Barbara Ekey is not an professional auctioneer, but bouncing around a banquet room in Bethesda driving up the bids on an arrangement of lilies, she puts some of the pros to shame.
A former photo-journalist, Ekey became an author, inventor, motivational speaker, non-profit manager and auctioneer after she was diagnosed with breast cancer in 1997.
Her book “Lilies for a Breast Cancer Free Life” uses the resilient flower as symbol of strength, interlacing humor, stress-relief techniques, and medical advice. Ekey donates proceeds from the book’s sales—and from sales of her patented medical devices—to breast cancer research.
Still, she said, “I wasn’t giving enough.
“So I thought, ‘I’ll combine everything I know and am—my writing, my motivational speaking and also the fact that my husband has been in the floral industry, his family, for 90 years.’”
The result was the Grow for Life Foundation—her research and education non-profit—and a one-of-a-kind event, the Lilyfest.
Lilyfests draw together cancer survivors, researchers, and educators along with florists and floral enthusiasts. Attendees eat a catered lunch then bid on floral arrangements by the country’s top designers. The ticket receipts and auction proceeds go to Grow for Life.

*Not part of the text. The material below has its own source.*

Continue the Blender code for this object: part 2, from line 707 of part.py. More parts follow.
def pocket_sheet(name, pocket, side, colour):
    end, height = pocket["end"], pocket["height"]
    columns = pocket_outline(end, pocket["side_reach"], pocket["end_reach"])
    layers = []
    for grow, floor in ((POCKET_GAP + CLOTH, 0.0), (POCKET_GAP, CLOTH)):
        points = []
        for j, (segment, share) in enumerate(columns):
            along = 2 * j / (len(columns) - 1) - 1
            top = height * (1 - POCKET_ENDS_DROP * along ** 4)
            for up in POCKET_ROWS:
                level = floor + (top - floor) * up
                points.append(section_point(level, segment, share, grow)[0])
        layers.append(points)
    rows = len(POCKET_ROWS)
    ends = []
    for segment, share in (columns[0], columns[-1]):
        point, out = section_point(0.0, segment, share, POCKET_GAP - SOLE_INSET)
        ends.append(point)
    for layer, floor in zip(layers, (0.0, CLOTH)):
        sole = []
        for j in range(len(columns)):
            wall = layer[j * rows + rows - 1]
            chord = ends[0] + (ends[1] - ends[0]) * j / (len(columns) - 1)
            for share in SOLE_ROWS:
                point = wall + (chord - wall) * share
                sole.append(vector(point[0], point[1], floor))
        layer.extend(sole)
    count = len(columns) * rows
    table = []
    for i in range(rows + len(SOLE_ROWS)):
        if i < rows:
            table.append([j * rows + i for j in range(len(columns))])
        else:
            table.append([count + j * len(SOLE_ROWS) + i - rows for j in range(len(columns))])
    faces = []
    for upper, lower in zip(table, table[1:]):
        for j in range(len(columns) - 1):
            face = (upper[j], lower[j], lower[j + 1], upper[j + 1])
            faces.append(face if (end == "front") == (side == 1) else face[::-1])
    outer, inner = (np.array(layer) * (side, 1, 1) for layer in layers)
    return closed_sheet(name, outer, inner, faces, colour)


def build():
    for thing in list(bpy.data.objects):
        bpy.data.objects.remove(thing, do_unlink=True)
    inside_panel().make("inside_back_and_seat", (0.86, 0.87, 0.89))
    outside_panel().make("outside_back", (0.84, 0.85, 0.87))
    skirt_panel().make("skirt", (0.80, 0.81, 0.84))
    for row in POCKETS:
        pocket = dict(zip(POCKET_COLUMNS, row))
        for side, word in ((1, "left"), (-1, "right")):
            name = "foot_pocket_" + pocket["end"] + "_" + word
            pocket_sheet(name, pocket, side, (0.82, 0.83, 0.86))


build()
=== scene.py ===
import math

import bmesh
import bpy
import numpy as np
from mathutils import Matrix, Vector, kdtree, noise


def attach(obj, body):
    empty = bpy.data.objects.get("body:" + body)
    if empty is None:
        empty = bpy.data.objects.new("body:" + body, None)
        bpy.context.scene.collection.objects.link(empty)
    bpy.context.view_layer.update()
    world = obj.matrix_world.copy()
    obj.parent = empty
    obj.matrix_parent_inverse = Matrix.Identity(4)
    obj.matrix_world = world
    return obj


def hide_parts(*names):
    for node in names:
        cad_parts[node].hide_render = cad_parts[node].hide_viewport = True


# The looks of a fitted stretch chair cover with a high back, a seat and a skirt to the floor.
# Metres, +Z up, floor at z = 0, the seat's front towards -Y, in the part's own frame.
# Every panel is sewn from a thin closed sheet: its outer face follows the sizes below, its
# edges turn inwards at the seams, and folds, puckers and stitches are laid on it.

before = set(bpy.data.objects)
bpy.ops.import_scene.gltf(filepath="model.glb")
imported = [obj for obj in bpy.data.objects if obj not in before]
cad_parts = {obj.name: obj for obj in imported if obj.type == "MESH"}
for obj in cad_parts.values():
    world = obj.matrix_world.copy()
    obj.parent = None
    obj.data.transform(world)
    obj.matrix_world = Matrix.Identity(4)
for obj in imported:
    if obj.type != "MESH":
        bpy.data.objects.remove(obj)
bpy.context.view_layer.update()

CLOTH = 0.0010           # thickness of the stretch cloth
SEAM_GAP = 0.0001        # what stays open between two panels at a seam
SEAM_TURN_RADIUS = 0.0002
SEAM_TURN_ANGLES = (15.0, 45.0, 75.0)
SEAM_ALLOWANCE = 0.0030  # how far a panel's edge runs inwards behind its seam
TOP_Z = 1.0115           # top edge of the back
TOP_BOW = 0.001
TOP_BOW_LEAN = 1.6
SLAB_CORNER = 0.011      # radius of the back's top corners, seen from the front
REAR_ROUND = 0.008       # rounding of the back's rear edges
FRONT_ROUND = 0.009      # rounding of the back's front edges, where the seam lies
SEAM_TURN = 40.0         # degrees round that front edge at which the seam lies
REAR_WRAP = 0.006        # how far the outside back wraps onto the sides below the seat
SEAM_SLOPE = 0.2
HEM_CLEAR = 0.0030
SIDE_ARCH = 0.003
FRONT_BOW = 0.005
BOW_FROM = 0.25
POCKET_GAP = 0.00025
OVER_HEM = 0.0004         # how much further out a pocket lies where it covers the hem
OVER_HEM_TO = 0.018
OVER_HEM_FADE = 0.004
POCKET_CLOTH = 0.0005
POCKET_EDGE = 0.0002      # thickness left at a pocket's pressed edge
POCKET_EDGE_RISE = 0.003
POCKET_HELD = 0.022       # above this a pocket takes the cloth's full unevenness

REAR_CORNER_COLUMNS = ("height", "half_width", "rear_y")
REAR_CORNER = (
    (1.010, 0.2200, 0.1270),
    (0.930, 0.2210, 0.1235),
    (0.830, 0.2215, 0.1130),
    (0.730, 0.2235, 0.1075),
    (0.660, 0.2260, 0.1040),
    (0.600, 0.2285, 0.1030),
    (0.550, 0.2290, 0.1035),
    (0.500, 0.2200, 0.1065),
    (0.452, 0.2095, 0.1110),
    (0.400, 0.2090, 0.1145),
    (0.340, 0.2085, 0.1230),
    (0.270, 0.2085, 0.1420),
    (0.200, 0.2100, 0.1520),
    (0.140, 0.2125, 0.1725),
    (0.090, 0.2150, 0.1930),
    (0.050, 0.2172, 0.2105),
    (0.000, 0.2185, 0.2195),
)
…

ON THE HEELS of successful events in Minneapolis, Chicago, San Francisco, and Ft. Myers, Fla., Ekey set her sights on holding a Lilyfest in the Washington area.
She turned to her friend Susan Fritschler, a Potomac resident and member of the Grow for Life board, to organize.
Fritschler is not a particularly ardent flower enthusiast. “My petunias grow but that’s about it,” she said. But she is the friend who stood by Ekey as Ekey endured chemotherapy and radiation treatment.
“Instead of focusing on the negative, we played tennis, sampled the fare at fine restaurants and filled our lives with laughter,” Ekey said.
During a 12-month period, Fritschler saw four friends and colleagues diagnosed with the disease, which affects one in eight women during their lifetimes.
Fritschler spent six months planning the Washington Lilyfest, which was held March 1 at the Hyatt Regency Bethesda.
Scott Edwards, a winner of national floral design awards, provided the arrangements and surgeon Pamela Wright of Suburban Hospital spoke at the event.
“The message I came away with was you don’t need to be so afraid of this anymore. You can detect it early. There are less invasive treatments. There are better medications,” Fritschler said of Wright. “What I really liked about her is she’s very matter-of-fact about all of this.”
Fritschler very matter-of-fact herself. Every penny raised at the event will be spent locally, divided about equally between research and education grants.
“It’s not mega-bucks,” she said, “but it’s a start.”